▶ Instructions for the task
Take the data below and repeat it exactly.

_ _ _ _ _ _ _

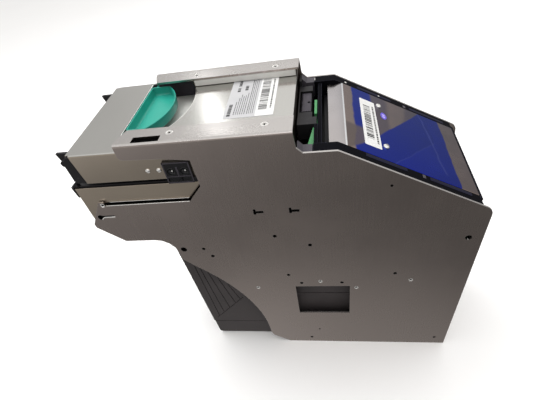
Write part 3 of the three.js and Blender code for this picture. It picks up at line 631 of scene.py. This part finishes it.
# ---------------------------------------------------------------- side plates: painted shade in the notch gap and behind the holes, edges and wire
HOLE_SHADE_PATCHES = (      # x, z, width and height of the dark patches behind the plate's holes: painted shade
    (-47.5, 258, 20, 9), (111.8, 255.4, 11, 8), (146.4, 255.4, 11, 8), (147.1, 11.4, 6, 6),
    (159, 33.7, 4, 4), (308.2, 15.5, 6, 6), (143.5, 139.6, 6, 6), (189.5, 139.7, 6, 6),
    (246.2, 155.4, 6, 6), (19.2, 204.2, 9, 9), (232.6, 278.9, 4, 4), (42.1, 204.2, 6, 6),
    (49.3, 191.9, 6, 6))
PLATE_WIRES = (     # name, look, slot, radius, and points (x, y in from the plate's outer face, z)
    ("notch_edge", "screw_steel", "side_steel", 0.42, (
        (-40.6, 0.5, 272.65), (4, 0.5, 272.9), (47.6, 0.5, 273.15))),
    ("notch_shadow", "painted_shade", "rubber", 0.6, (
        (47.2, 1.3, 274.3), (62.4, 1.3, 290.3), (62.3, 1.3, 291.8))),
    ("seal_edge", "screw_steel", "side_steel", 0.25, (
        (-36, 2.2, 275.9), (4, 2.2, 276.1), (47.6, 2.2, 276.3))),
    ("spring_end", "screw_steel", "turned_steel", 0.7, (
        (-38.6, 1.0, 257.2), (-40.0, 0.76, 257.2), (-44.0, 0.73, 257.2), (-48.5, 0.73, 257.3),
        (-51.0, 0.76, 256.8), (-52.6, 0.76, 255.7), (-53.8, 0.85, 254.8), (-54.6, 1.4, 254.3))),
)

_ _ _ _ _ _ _

▶ Exercise solution
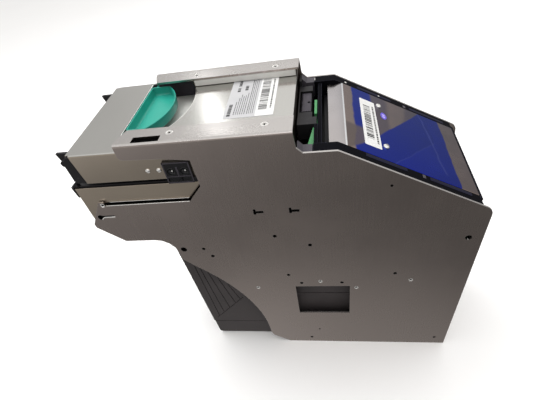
Write part 3 of the three.js and Blender code for this picture. It picks up at line 631 of scene.py. This part finishes it.
# ---------------------------------------------------------------- side plates: painted shade in the notch gap and behind the holes, edges and wire
HOLE_SHADE_PATCHES = (      # x, z, width and height of the dark patches behind the plate's holes: painted shade
    (-47.5, 258, 20, 9), (111.8, 255.4, 11, 8), (146.4, 255.4, 11, 8), (147.1, 11.4, 6, 6),
    (159, 33.7, 4, 4), (308.2, 15.5, 6, 6), (143.5, 139.6, 6, 6), (189.5, 139.7, 6, 6),
    (246.2, 155.4, 6, 6), (19.2, 204.2, 9, 9), (232.6, 278.9, 4, 4), (42.1, 204.2, 6, 6),
    (49.3, 191.9, 6, 6))
PLATE_WIRES = (     # name, look, slot, radius, and points (x, y in from the plate's outer face, z)
    ("notch_edge", "screw_steel", "side_steel", 0.42, (
        (-40.6, 0.5, 272.65), (4, 0.5, 272.9), (47.6, 0.5, 273.15))),
    ("notch_shadow", "painted_shade", "rubber", 0.6, (
        (47.2, 1.3, 274.3), (62.4, 1.3, 290.3), (62.3, 1.3, 291.8))),
    ("seal_edge", "screw_steel", "side_steel", 0.25, (
        (-36, 2.2, 275.9), (4, 2.2, 276.1), (47.6, 2.2, 276.3))),
    ("spring_end", "screw_steel", "turned_steel", 0.7, (
        (-38.6, 1.0, 257.2), (-40.0, 0.76, 257.2), (-44.0, 0.73, 257.2), (-48.5, 0.73, 257.3),
        (-51.0, 0.76, 256.8), (-52.6, 0.76, 255.7), (-53.8, 0.85, 254.8), (-54.6, 1.4, 254.3))),
)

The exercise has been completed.